What to work on:
In the listing below, locate the lines that hold "caption" and copy them.

Information provided:
******************************
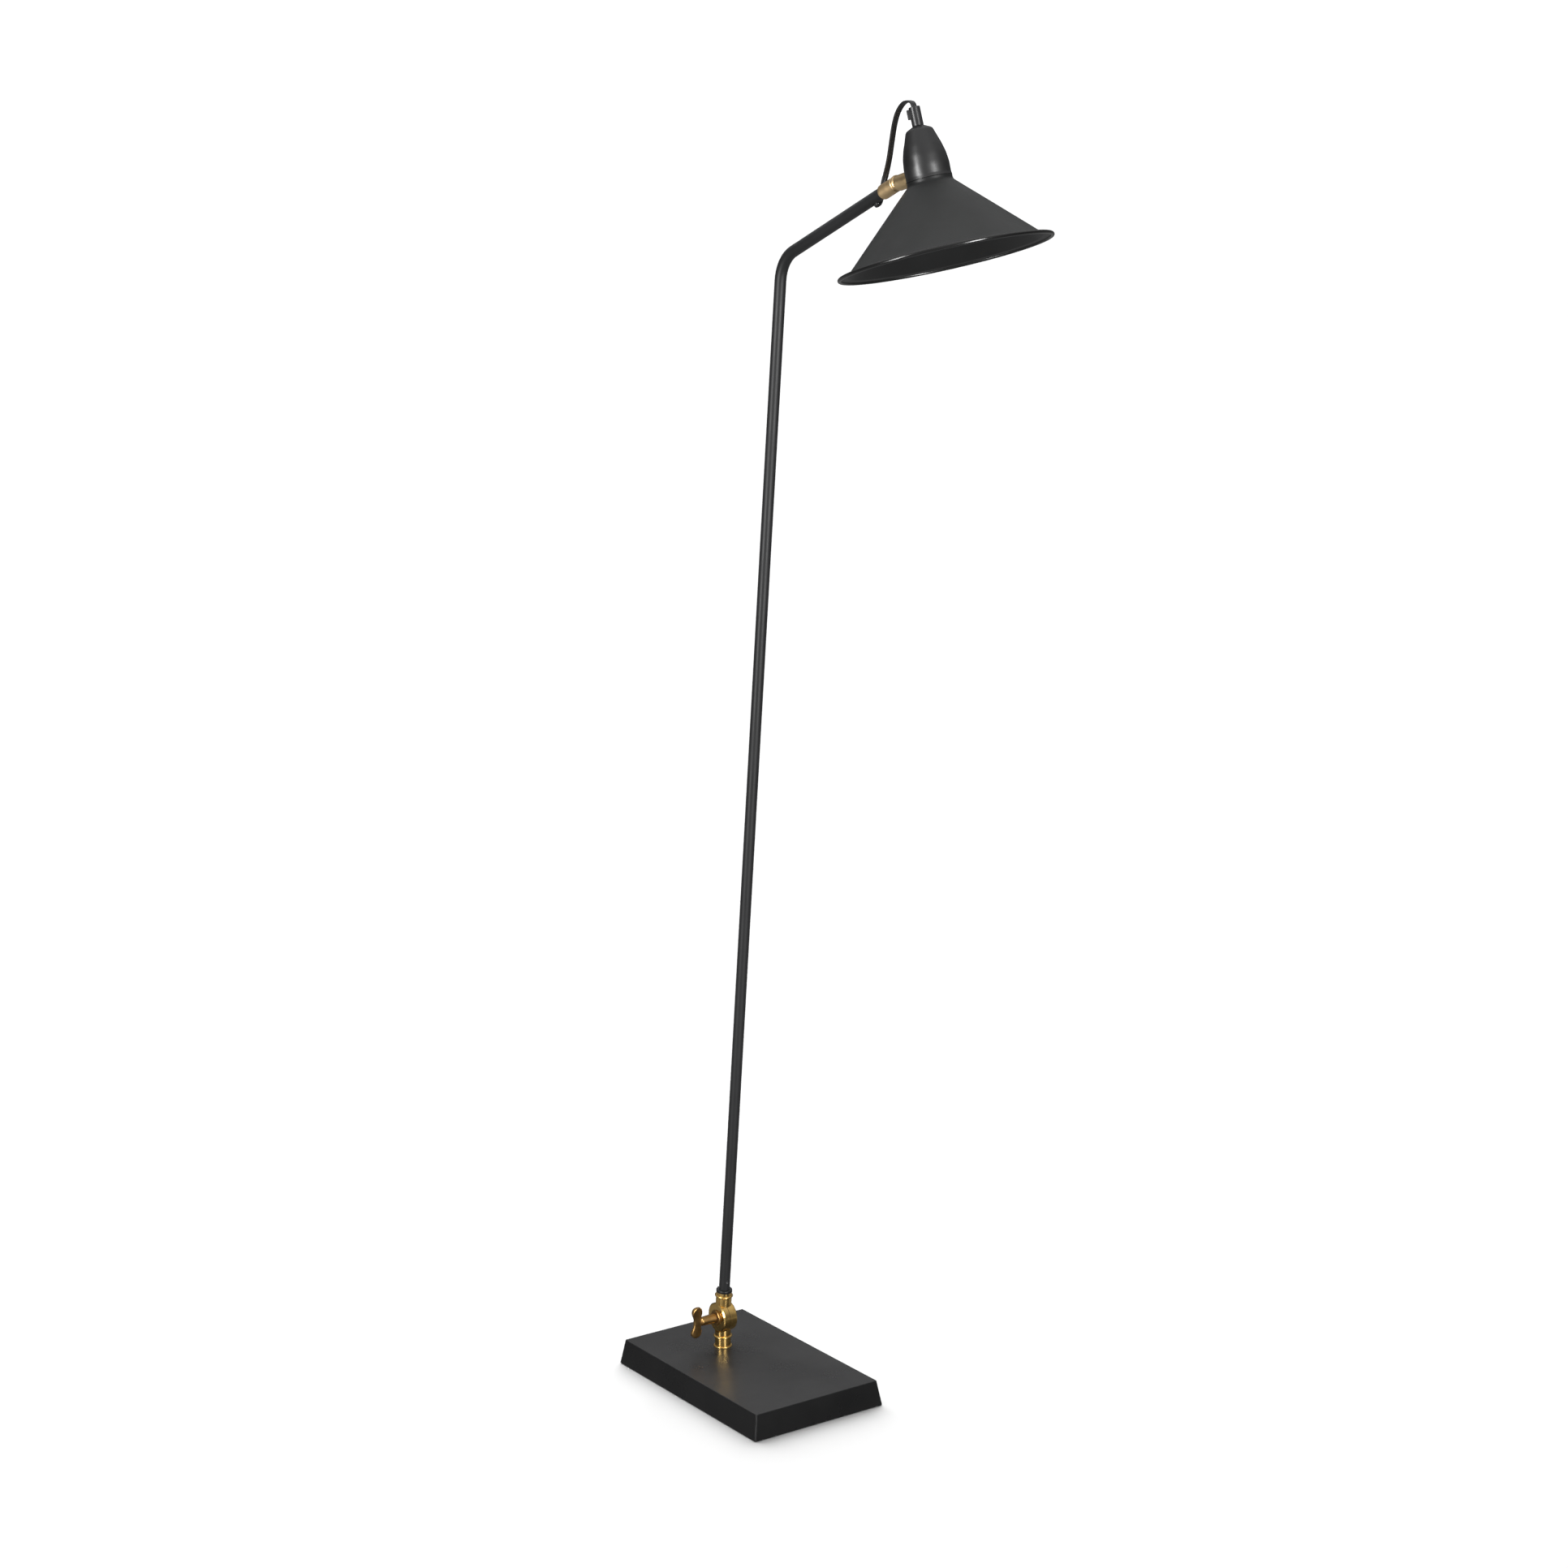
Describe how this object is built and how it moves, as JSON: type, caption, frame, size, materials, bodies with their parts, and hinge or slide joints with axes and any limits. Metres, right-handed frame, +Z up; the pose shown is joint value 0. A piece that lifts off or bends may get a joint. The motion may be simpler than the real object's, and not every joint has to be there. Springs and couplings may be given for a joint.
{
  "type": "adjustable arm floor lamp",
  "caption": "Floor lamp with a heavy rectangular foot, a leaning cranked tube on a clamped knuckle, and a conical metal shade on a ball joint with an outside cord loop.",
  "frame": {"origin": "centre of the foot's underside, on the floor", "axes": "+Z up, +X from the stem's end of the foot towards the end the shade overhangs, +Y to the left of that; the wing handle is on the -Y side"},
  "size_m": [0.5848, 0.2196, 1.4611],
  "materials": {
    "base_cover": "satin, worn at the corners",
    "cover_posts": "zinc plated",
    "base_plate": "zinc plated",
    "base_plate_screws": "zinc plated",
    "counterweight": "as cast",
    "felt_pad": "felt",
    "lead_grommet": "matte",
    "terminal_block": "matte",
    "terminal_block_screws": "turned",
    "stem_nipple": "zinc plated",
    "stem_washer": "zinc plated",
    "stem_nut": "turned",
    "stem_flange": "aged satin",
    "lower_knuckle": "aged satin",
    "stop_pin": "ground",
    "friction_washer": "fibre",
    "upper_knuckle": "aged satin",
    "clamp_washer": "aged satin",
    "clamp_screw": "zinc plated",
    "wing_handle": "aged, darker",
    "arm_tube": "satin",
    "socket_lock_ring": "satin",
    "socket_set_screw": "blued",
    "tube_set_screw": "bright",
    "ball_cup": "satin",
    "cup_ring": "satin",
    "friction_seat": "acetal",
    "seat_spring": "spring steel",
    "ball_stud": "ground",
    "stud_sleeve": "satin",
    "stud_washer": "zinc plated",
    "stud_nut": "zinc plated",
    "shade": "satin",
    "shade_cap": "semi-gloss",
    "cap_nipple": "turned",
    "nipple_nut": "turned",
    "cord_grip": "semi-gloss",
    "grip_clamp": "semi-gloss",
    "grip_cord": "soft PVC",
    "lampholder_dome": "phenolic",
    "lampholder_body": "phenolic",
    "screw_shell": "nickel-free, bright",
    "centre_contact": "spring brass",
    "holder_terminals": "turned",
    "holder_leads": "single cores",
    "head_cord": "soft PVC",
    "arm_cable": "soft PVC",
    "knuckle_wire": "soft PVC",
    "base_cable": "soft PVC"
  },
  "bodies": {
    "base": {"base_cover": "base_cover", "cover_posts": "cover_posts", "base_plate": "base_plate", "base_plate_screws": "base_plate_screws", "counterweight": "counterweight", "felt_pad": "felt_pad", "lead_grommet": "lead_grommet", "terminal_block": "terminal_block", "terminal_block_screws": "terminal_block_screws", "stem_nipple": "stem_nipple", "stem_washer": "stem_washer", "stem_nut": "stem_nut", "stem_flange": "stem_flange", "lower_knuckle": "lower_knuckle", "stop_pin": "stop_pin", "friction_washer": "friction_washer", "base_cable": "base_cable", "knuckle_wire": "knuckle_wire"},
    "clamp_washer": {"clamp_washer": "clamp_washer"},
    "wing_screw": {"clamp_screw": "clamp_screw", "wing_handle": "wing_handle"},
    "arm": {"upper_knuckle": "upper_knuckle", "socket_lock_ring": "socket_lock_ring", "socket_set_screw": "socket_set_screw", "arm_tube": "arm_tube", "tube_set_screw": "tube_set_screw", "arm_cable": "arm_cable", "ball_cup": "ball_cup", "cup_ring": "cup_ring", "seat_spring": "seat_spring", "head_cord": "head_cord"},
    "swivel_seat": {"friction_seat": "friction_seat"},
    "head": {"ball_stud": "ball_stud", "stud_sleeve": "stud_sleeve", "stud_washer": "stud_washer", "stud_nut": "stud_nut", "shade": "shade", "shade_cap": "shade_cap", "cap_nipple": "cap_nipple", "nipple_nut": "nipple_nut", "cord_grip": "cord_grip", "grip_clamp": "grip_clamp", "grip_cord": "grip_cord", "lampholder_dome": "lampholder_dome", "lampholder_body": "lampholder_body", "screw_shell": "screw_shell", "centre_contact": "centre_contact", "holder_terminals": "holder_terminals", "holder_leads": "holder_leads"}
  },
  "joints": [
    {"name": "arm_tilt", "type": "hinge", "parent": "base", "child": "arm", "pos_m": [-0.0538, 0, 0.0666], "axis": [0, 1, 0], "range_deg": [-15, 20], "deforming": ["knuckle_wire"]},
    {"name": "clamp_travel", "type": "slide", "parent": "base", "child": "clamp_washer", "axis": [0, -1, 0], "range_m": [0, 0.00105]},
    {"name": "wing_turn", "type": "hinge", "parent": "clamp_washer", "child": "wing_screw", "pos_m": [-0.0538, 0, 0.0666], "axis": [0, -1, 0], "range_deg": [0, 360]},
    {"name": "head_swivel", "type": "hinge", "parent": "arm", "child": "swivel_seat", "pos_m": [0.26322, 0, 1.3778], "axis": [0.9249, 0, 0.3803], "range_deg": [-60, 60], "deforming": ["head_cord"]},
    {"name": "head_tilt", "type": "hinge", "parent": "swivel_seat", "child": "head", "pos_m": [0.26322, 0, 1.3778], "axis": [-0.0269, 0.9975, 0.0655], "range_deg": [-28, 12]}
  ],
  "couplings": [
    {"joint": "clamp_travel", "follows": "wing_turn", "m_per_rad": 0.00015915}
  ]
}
******************************
Answer:
Describe how this object is built and how it moves, as JSON: type, caption, frame, size, materials, bodies with their parts, and hinge or slide joints with axes and any limits. Metres, right-handed frame, +Z up; the pose shown is joint value 0. A piece that lifts off or bends may get a joint. The motion may be simpler than the real object's, and not every joint has to be there. Springs and couplings may be given for a joint.
  "caption": "Floor lamp with a heavy rectangular foot, a leaning cranked tube on a clamped knuckle, and a conical metal shade on a ball joint with an outside cord loop.",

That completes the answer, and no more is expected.